The funding of the compensation system, and the ways in which rehabilitation are funded need a thorough review.
However, there are many potential implications in revising the way that employers pay for injuries and illness, not least the question of creating a two-tier health service where those injured at work receive better treatment than those who are injured elsewhere. There will be winners and losers from any reform, and the need for full debate and consultation is paramount.
Nevertheless we do believe that the state compensation scheme (Industrial Injuries benefit) should be linked much more to prevention with part of the funding being raised from employers based on their accident and illness record. However the TUC is aware that many of the claims are historical and rise from industries that have now disappeared or shrunk considerably and any such fund should reflect current, not historical, practice.
In terms of rehabilitation, the TUC believes that the most effective approach would be to:
Rehabilitation services should be provided through the NHS through a national system of rehabilitation. There needs to be a range of funding available, with the costs being met by the employers, but even within that it would be likely that, in practice, larger employers would self-fund and self-provide. The insurance industry could also provide an enormously useful system for providing collective funding and provision, using services provide through the NHS. This will be especially important for smaller firms. But it is worth noting that in the construction industry there is widespread support for a collectively funded occupational health service which could provide access to rehabilitation.
This paper makes clear that the TUC recognises the need to better integrate existing occupational health and rehabilitation provision, improve access to specialist services, and to support community based occupational health projects. However, the TUC is concerned to ensure that effective means of preventing occupational ill-health are available to all working people and their employers.
Over the last decade or so the Health and Safety Executive’s Employment Medical Advisory Service has been decimated, starved of resources and staff. EMAS used to be able to provide comprehensive occupational health advice particularly to small business, or those who did not have their own in-house advisory service, on workplace health hazards and the steps to take to prevent them. Such a service no longer really exists. The Health and Safety Executive does promote rehabilitation but little has been done to advance the need for a occupational health prevention service and relies instead on a voluntary approach by industry. History has shown that, but for a few major companies, this does not work.

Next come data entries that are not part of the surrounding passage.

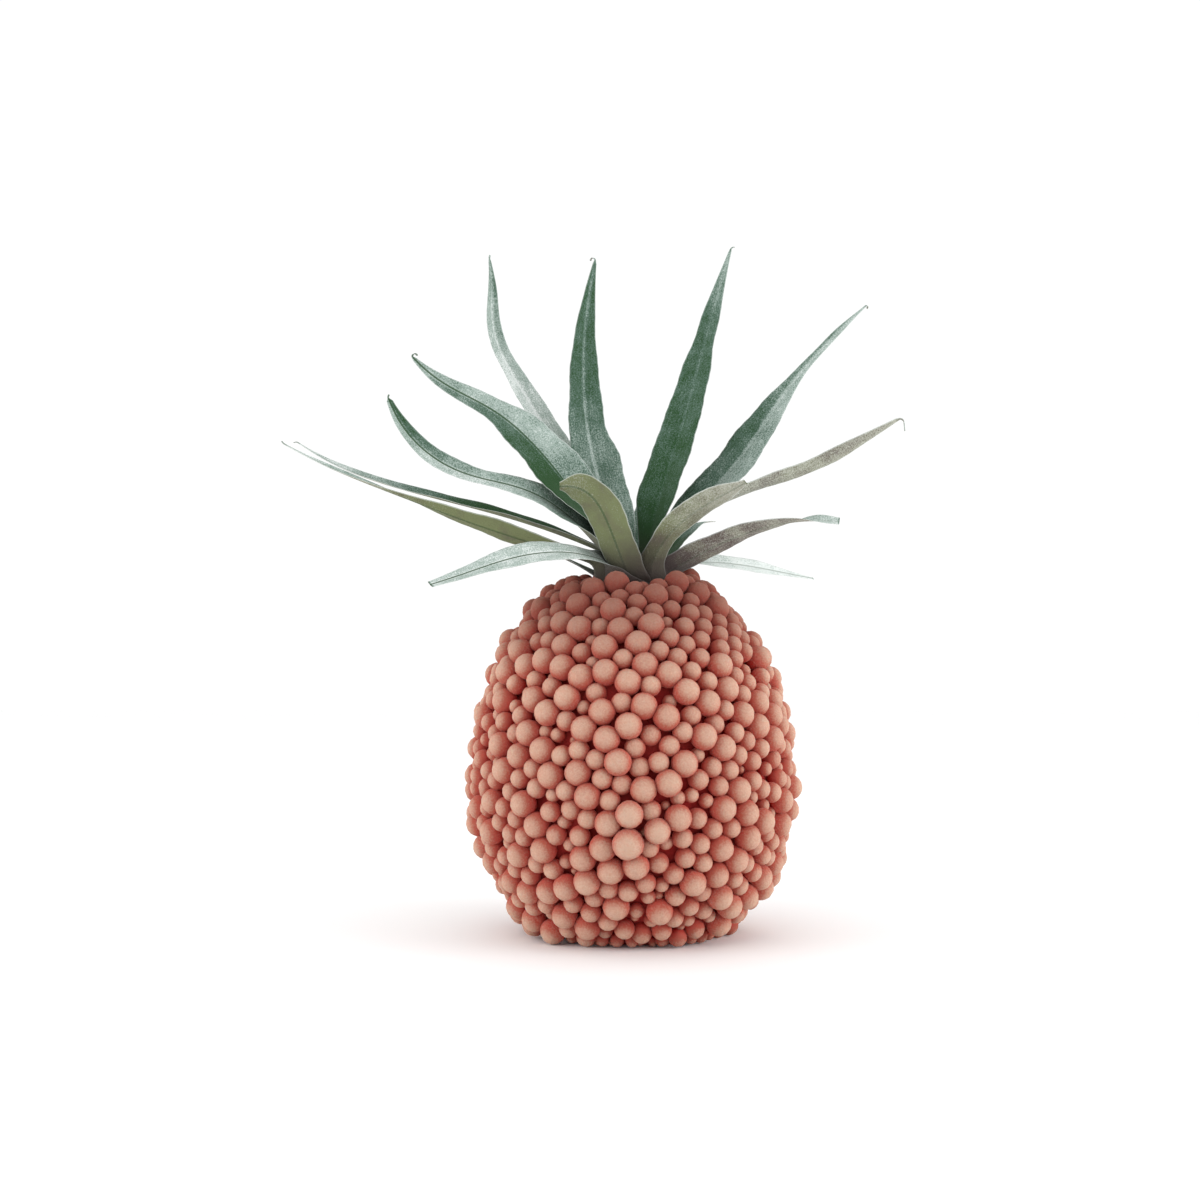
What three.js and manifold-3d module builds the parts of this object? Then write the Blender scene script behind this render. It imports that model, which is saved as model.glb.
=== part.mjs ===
// Flocked pineapple ornament: a foam core, a coat of glued foam beads and a crown of fabric leaves.
// Millimetres, +Z up, origin at the centre of the flat underside, the front faces -Y.
import * as THREE from 'three';
import { ConvexHull } from 'three/addons/math/ConvexHull.js';
import { mergeVertices } from 'three/addons/utils/BufferGeometryUtils.js';
import Module from 'manifold-3d';

// Foam core: two half ellipses, cut flat below and above
const coreRadius = 64.2;
const waistHeight = 66;
const coreRise = 92;
const coreDrop = 75;
const crownCut = 8;
const recessDepth = 3;
const coreSides = 36;
const coreRings = 12;
const seatHeight = waistHeight + coreRise - crownCut;

// Beads
const beadCount = 815;
const beadDiameters = { large: 10.8, medium: 8.4, small: 6 };
const largeShare = 0.3;
const smallShare = 0.14;
const beadSink = 0.2;
const sinkSpread = 1.6;
const beadScatter = 2.4;
const beadContact = 0.96;
const settlingSteps = 60;
const settlingPush = 0.6;
const valleyDepthShare = 0.75;
const lipWidth = 1;
const lipRise = 2;

// Three beads that stand proud of the others low on the front: their place across and up, and their size
const proudBeads = [
  { across: -1.6, up: 46.3, diameter: 12.4 },
  { across: -1.1, up: 58, diameter: 10.9 },
  { across: 9.9, up: 51.4, diameter: 10.3 },
];
const proudRise = 1.2;

// Gap between pieces that touch, and from the beads to the ground
const pieceGap = 0.3;

// Leaves
const leafThickness = 1.5;
const leafTipThickness = 0.7;
const leafBaseWidth = 7.2;
const leafSteps = 16;
const neckRise = 84;
const neckBend = 7;
const fullWidthAt = 0.28;
const leastWidth = 1;
const innerRing = 5.6;
const ringStep = 4.4;
const recessClearance = 2.3;
const crownClearance = 4.5;
const crownForward = 5;
const middleRing = innerRing + ringStep;
const outerRing = middleRing + ringStep;
const recessRadius = outerRing + leafThickness / 2 + recessClearance;
const crownOpeningRadius = recessRadius + crownClearance;

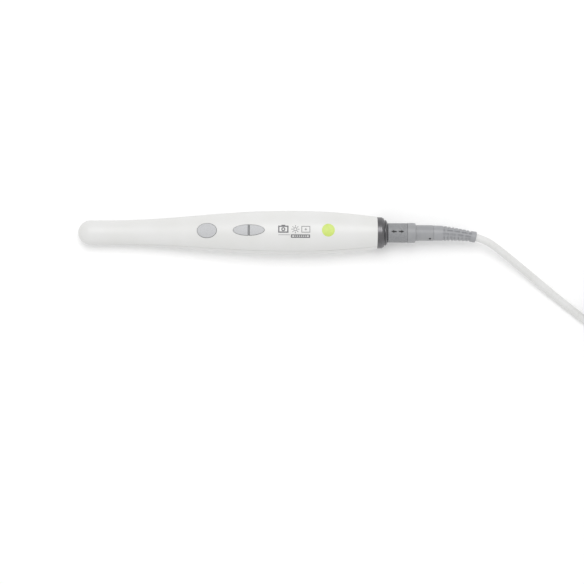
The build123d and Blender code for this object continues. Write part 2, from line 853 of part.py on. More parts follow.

The TUC supports calls for the proper resourcing of EMAS to drive forward occupational health in Great Britain and provide leadership to the system. Setting up alternatives to a properly funded EMAS will not be cost effective in terms of the benefits secured for the resources spent. A fully restored advisory service, such as EMAS, would be effective in providing incentive to employers to make occupational health provision and would be able to provide the necessary advice to employers, as Parliament originally intended, when it was set up under the Health and Safety at Work Act. Prevention is always better than cure.